転職サイトに必ずある検索欄。あなたがもし転職を志すとしたら、いったい、どんなワードを打ち込み、Enterキーを押すだろうか?
そんな求職者の検索ワードの“今”を読み解く調査がこのほど、株式会社リクルートキャリアにより行われた。
なお本調査は、『リクナビ NEXT』で求職者が検索したワードから、求職者が注目した「検索ワード」を集計・分析したものだ。
調査トピック① 「働き方ワード」ランクイン数の伸長
2015年頃から「働き方改革」が社会的に注目されるテーマとなる中、『リクナビ NEXT』内で検索された「検索ワード」ランキングにおいて100位以内にランクインした「働き方ワード」のランクイン数は11ワードあり、2014年の3ワードと比較して約4倍に伸長した。
2019年にランクインした「働き方ワード」のうち9ワードは、2014年当時は 100位圏外であった。直近5年間で多様な「働き方」を求めるワードが求職者間で浸透していることが判明した。
※2019年の順位を降順でソート
「検索ワード」ランキング100位以内にランクインした「年代ワード」は6ワードあり、2014年の4ワードと比較して1.5倍に伸長した。
調査トピック② 女性の検索傾向が高い「働き方ワード」
「働き方ワード」の検索回数について“性別”で分析が行われたところ、下記のことが判明した。
・「検索ワード」全体の女性の比率が41.9%であったのに対し、「働き方ワード」では59.8%であることがわかった。中でも「在宅」「有休消化率」「ワークライフバランス」の検索傾向が高かった。

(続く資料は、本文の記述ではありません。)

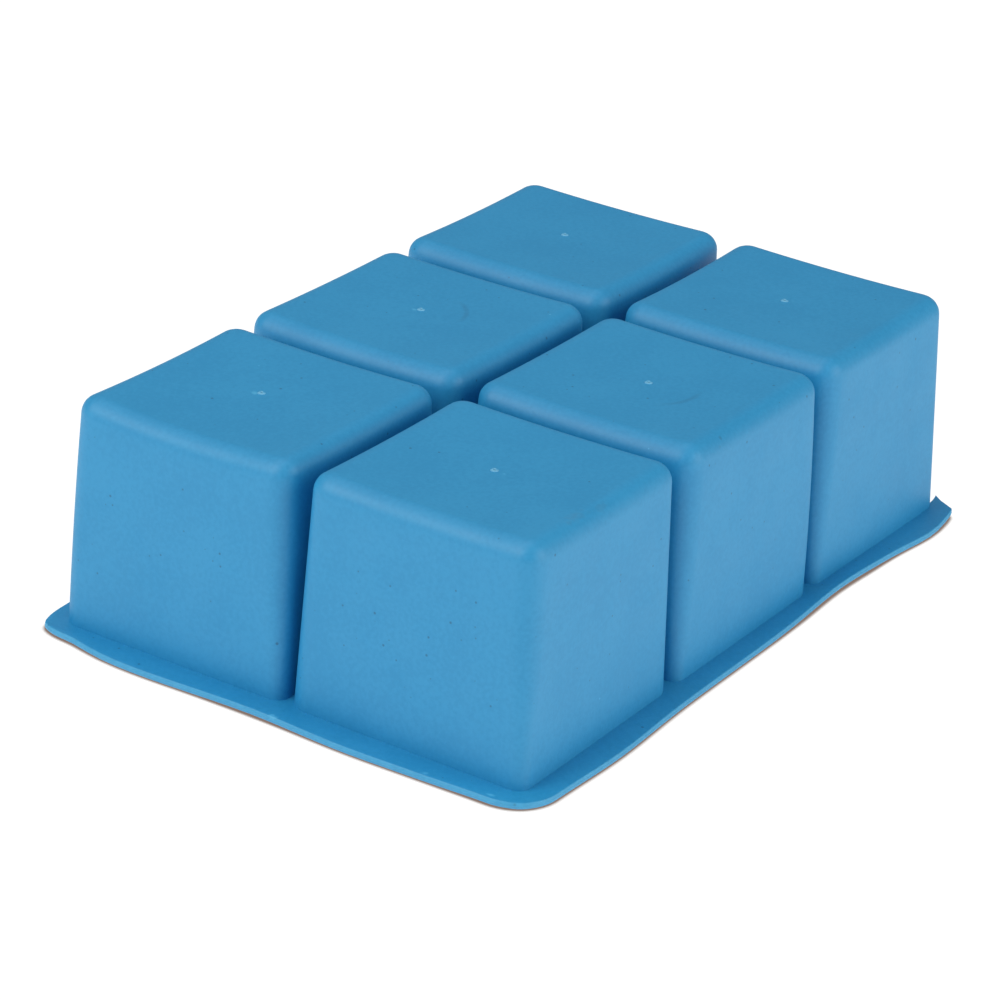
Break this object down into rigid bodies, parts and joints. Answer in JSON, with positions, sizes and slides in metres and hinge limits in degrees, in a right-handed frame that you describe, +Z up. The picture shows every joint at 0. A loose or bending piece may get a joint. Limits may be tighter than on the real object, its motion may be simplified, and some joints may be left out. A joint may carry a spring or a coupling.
{
  "type": "silicone soap mould",
  "caption": "Flexible blue silicone mould with a grid of square cups on one flat flange, for casting square soap bars; it bends between its rows and each cup floor pushes in.",
  "frame": {"origin": "under the middle of the flange, on the surface that the mould rests on with its mouths down", "axes": "+X along the three rows of cups (the long way), +Y across the two cups of a row, +Z up from the mouths to the cup floors"},
  "size_m": [0.1766, 0.1186, 0.0503],
  "materials": {
    "flange": "matte silicone",
    "web": "matte silicone",
    "cup": "matte silicone",
    "floor": "matte silicone, lightly speckled"
  },
  "bodies": {
    "middle_row": {"flange_middle": "flange", "cup_wall_middle_front": "cup", "cup_wall_middle_back": "cup"},
    "left_row": {"flange_left": "flange", "hinge_web_left": "web", "cup_wall_left_front": "cup", "cup_wall_left_back": "cup"},
    "right_row": {"flange_right": "flange", "hinge_web_right": "web", "cup_wall_right_front": "cup", "cup_wall_right_back": "cup"},
    "floor_left_front": {"push_floor_left_front": "floor"},
    "floor_left_back": {"push_floor_left_back": "floor"},
    "floor_middle_front": {"push_floor_middle_front": "floor"},
    "floor_middle_back": {"push_floor_middle_back": "floor"},
    "floor_right_front": {"push_floor_right_front": "floor"},
    "floor_right_back": {"push_floor_right_back": "floor"}
  },
  "joints": [
    {"name": "left_row_bend", "type": "hinge", "parent": "middle_row", "child": "left_row", "pos_m": [-0.02785, 0, 0.0007], "axis": [0, -1, 0], "range_deg": [-4.5, 55], "stiffness_Nm_per_rad": 0.1, "deforming": ["hinge_web_left"]},
    {"name": "right_row_bend", "type": "hinge", "parent": "middle_row", "child": "right_row", "pos_m": [0.02785, 0, 0.0007], "axis": [0, 1, 0], "range_deg": [-4.5, 55], "stiffness_Nm_per_rad": 0.1, "deforming": ["hinge_web_right"]},
    {"name": "press_left_front", "type": "slide", "parent": "left_row", "child": "floor_left_front", "axis": [0, 0, 1], "range_m": [-0.012, 0], "stiffness_N_per_m": 400},
    {"name": "press_left_back", "type": "slide", "parent": "left_row", "child": "floor_left_back", "axis": [0, 0, 1], "range_m": [-0.012, 0], "stiffness_N_per_m": 400},
    {"name": "press_middle_front", "type": "slide", "parent": "middle_row", "child": "floor_middle_front", "axis": [0, 0, 1], "range_m": [-0.012, 0], "stiffness_N_per_m": 400},
    {"name": "press_middle_back", "type": "slide", "parent": "middle_row", "child": "floor_middle_back", "axis": [0, 0, 1], "range_m": [-0.012, 0], "stiffness_N_per_m": 400},
    {"name": "press_right_front", "type": "slide", "parent": "right_row", "child": "floor_right_front", "axis": [0, 0, 1], "range_m": [-0.012, 0], "stiffness_N_per_m": 400},
    {"name": "press_right_back", "type": "slide", "parent": "right_row", "child": "floor_right_back", "axis": [0, 0, 1], "range_m": [-0.012, 0], "stiffness_N_per_m": 400}
  ]
}
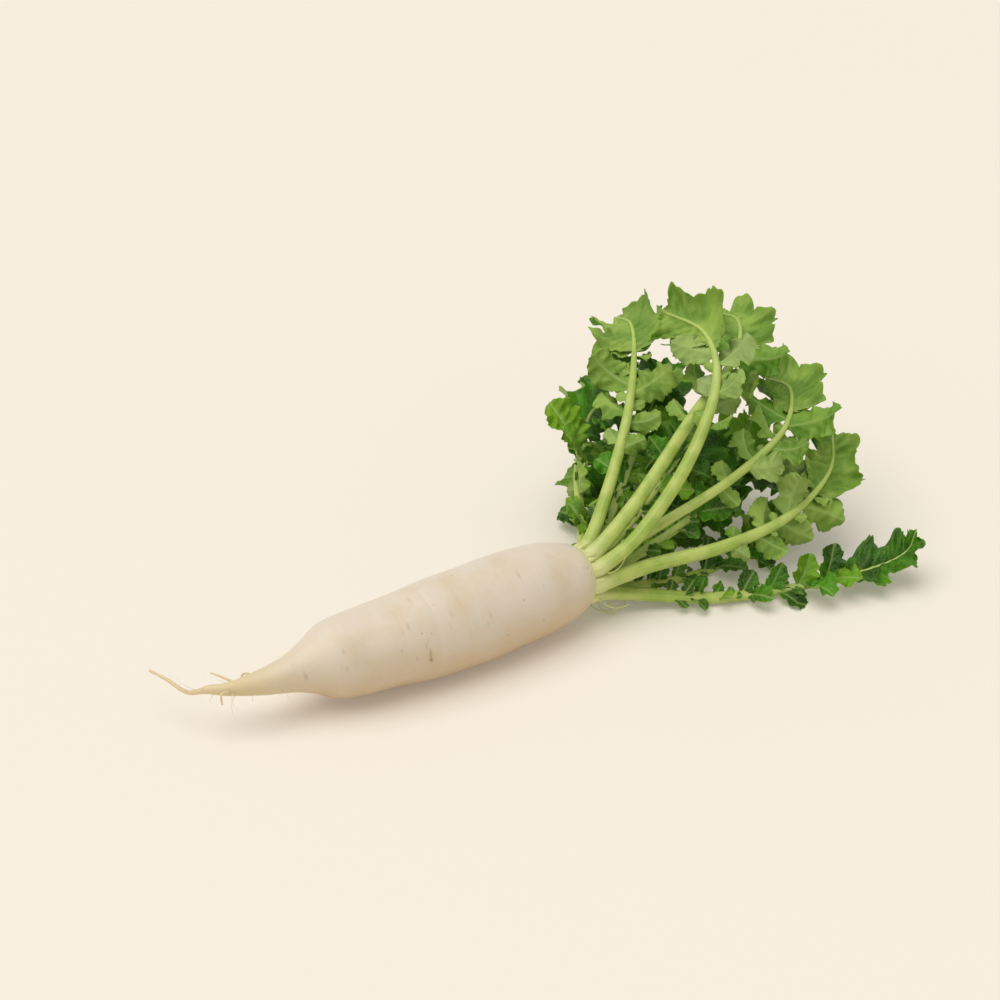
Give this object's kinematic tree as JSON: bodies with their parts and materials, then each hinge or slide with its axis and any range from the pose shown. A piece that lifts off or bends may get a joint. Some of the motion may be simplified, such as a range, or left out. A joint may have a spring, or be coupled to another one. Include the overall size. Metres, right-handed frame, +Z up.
{
  "type": "daikon radish",
  "caption": "Long white radish lying on its side, with a tapering tail and a full head of feathered green leaves.",
  "frame": {"origin": "middle of the small flat under the root's belly, where it rests on the table", "axes": "+Z up from the table, +X along the root towards its crown and leaves, +Y to the left of +X"},
  "size_m": [0.6058, 0.3154, 0.2045],
  "materials": {
    "root_skin": "satin, moist and faintly ringed",
    "leaf": "soft, slightly hairy leaf with a waxy sheen"
  },
  "bodies": {
    "root": {"taproot": "root_skin", "leaf_front_low": "leaf", "leaf_front": "leaf", "leaf_crest": "leaf", "leaf_top_front": "leaf", "leaf_top_back": "leaf", "leaf_back": "leaf", "leaf_ground_back": "leaf", "leaf_ground_far": "leaf", "leaf_ground_middle": "leaf", "leaf_middle": "leaf", "leaf_high": "leaf", "leaf_middle_back": "leaf", "leaf_inner_back": "leaf", "leaf_ground_inner": "leaf", "leaf_heart": "leaf"}
  },
  "joints": []
}
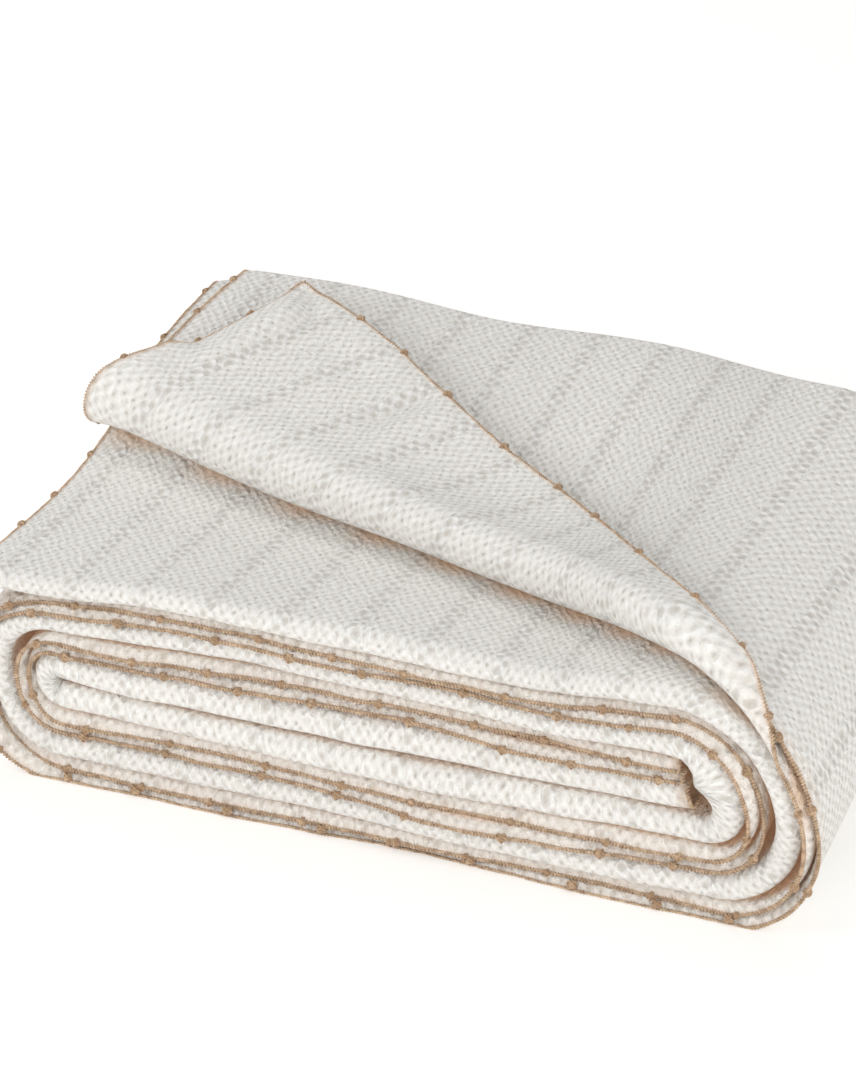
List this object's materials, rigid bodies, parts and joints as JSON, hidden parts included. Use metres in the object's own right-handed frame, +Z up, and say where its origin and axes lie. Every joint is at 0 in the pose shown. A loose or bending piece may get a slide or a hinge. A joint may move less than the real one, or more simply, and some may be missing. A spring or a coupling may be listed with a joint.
{
  "type": "bedspread",
  "caption": "Woven cotton bedspread with a knotted yarn edging, folded in four and rolled flat into a soft stack, one corner laid back.",
  "frame": {"origin": "middle of the bundle's footprint, on the surface it lies on", "axes": "+Z up; +X along the bundle's width, toward the end where the corner is laid back; -Y toward the front edges with the two hems, +Y toward the folded back"},
  "size_m": [0.5483, 0.3895, 0.1875],
  "materials": {
    "cloth": "matt chunky woven cotton, off-white",
    "edging": "matt whipped cotton yarn, tan"
  },
  "bodies": {
    "root": {"cloth": "cloth", "edging": "edging"}
  },
  "joints": []
}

・「検索ワード」全体の男性の比率は58.1%であるのに対し、「働き方ワード」では40.2%と低い結果を示すことがわかった。一方、「転勤なし」「完全週休2日」「残業なし」では40.2%を大きく上回る検索回数であることがわかった。
調査トピック③ 20代の検索傾向が高い「働き方ワード」
「働き方ワード」と「年代ワード」の検索回数について“年齢”で分析が行われたところ、下記のことが判明した。
・「検索ワード」全体の20代の比率が36.5%であったのに対し、「働き方ワード」では50.0%であることがわかった。
・「検索ワード」全体の40代、50代の比率合計が30.2%であるのに対し、「年代ワード」では77.5%であることがわかった。中でも、40代、50代では「中高年」「年齢不問」の検索傾向が高かった。
■解説~終身雇用から終身成長へ
求職者の検索傾向の変化からは、働く個人のライフフィット志向の拡大や、長期活躍志向の拡大といった深層心理が見えてきます。企業寿命と職業寿命の逆転、人生100年時代による生き方の多様化。こうした変化を背景に、働く個人は、「終身雇用より終身成長」へ、仕事選びの重視項目をシフトしているのです。
「その時々のライフステージの制約(時間や場所など)にあった働き方をしたい」「生活を充実させながら、同時に、やりがいのある仕事をしたい」「いくつになっても成長できる機会が欲しい」「会社を卒業した後も、声がかかる実力を身に着けたい」。人生100年時代を生きる働き手からは、こうした声が聞こえて来るのです。「働き方改革」が叫ばれる中、「有給休暇」「在宅勤務」などの制度を訴求する企業が多くなってきました。
一方で、実際の取得率や実体的な取得風土を訴求できている企業はまだ少数です。また年齢によらず実力で評価する機会、社員の卒業後の活躍などを具体的に訴求できている企業はまだ少数です。ライフフィットな環境とエンプロイアビリティ**向上の機会の同時訴求。これこそ、「終身成長」時代の採用成功のカギとなるでしょう。
<藤井薫>
1988年リクルート入社。TECH B-ing編集長、Tech総研編集長、アントレ編集長を歴任。リクルート経営コンピタンス研究所、14年からリクルートワークス研究所兼務。変わる労働市場、変わる個?と企業の関係、変わる個?のキャリアについて、多様なテーマを発信。 著書『働く喜び 未来のかたち』(言視舎)
【言葉の解説】
* ライフフィット:「生活にフィットした」という意味。
** エンプロイアビリティ:経営学用語のひとつ。企業が従業員を雇用する場合に、その従業員が持っている雇用に値する能力のことを指す。